India Air-Drops Food, Burial Shrouds

Authorities air-dropped burial shrouds and food Monday to remote villages hit by the weekend's devastating earthquake, as the death toll climbed to 804 in Indian Kashmir (search).

Three days after the magnitude-7.6 temblor struck the Himalayan region, little help had reached outlying communities where villagers complained that food and water supplies were gone and some of them organized their own expeditions for supplies.

Authorities had delivered rice, flour and sugar, part of which was air dropped by military aircraft over remote villages. In addition, shrouds — pieces of unstitched cloth required by Islam for burial — also had been air-dropped.

But some residents were forced to organize their own relief efforts.

"It has been three days and nothing is at our village," said Buniyar villager Mohammed Zafra, who hired a car to get supplies a nearby town.

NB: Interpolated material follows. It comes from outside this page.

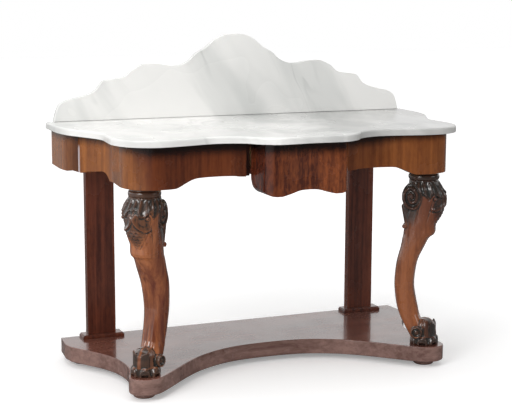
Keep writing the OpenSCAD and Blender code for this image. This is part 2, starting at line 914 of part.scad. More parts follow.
// Turned bun foot with its spigot
module bun_foot(place) {
    r = foot_d / 2;
    translate([place[0], place[1], 0])
        rotate_extrude()
            polygon([
                [0, 0], [0.73 * r, 0], [0.91 * r, foot_h * 0.18], [r, foot_h * 0.45],
                [0.94 * r, foot_h * 0.75], [0.76 * r, foot_h],
                [spigot_d / 2, foot_h], [spigot_d / 2, foot_h + spigot_up],
                [0, foot_h + spigot_up]
            ]);
}

module foot_front_left() { color(dark_wood) bun_foot(foot_places[0]); }
module foot_front_right() { color(dark_wood) bun_foot(foot_places[1]); }
module foot_rear_left() { color(dark_wood) bun_foot(foot_places[2]); }
module foot_rear_right() { color(dark_wood) bun_foot(foot_places[3]); }

marble_top();
marble_splashback();
splashback_pins();
frieze_left();
frieze_right();
side_frieze_left();
side_frieze_right();
back_rail();
corner_block_left();
corner_block_right();
drawer_stile_left();
drawer_stile_right();
drawer_rail();
top_rail();
drawer_runner_left();
drawer_runner_right();
bearer_left();
bearer_right();
glue_blocks();
drawer_front();
drawer_side_left();
drawer_side_right();
drawer_back();
drawer_bottom();
leg_collar_left();
leg_collar_right();
front_leg_left();
front_leg_right();
rear_post_left();
rear_post_right();
post_shoe_left();
post_shoe_right();
post_screws();
plinth();
foot_front_left();
foot_front_right();
foot_rear_left();
foot_rear_right();
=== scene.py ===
"""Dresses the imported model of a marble-topped washstand: mahogany, white marble, carved legs."""
import math

import bmesh
import bpy
import numpy as np
from bpy.props import FloatProperty, FloatVectorProperty, IntProperty, PointerProperty
from mathutils import Matrix, Vector, noise


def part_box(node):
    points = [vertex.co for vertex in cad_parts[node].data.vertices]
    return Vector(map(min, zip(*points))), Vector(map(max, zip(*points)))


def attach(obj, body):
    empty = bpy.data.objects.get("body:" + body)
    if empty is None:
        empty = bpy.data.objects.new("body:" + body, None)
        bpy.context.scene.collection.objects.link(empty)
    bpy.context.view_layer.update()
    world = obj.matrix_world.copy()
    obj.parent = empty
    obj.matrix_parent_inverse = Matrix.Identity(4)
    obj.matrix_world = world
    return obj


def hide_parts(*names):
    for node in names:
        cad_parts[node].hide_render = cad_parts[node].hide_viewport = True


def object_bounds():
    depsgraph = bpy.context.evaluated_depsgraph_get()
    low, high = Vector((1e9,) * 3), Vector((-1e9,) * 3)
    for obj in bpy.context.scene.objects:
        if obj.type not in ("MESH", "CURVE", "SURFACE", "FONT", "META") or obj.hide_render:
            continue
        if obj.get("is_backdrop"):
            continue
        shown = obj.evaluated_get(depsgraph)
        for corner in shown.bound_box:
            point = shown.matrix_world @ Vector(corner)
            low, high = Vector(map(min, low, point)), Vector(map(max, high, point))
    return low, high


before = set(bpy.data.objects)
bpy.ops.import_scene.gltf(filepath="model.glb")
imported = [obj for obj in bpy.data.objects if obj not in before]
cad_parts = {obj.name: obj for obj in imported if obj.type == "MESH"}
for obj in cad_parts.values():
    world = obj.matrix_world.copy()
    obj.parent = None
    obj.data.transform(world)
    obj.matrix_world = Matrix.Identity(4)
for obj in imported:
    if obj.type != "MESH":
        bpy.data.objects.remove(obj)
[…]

"We have no water. We are running out of food," Zafra said as he tried to fend off angry villagers who mistook him and his car — now piled high with blankets, food and cooking supplies — for an aid supply.

"Nothing has come to us, nothing!" shouted one woman, a blue veil covering her hair, as she banged on the hood of his car before being pushed away by two policemen.

Nearby, irate residents blocked roads for the second day to protest the tardy assistance. An off-duty policeman commandeered a car full of journalists to bring them to see the plight of his village of Pringal Uri.

"No one has come to our village to find out what has happened to us, to tell us how the damage to our houses will be fixed," said the policeman, Mushdaq Youssuf, 29. "We have no money to fix the houses."

Indian officials insisted they were doing everything they could. Sonia Gandhi (search), the head of India's ruling alliance, flew to Uri to reassure Kashmiris on Sunday.

One Indian civilian official said the military — which has between 500,000 and 700,000 troops in Kashmir to quell a Muslim separatist insurgency — was focusing on caring for its own.

The official, who asked not to be identified for fear of retribution, said that in one army hospital in Uri, soldiers and their families were getting priority over civilian victims.

Separatist groups in the disputed Kashmir region were organizing their own relief efforts, said Yasin Malik, a member of the Jammu and Kashmir Liberation Front (search), who was carrying supplies for border villages past Uri. The group wants an independent Kashmir.

Malik urged the Indian government to step up relief efforts despite the tensions in the region.

"I hope the prime minister of India, whatever the politics of Kashmir are, would not hold relief up for political purposes," he said.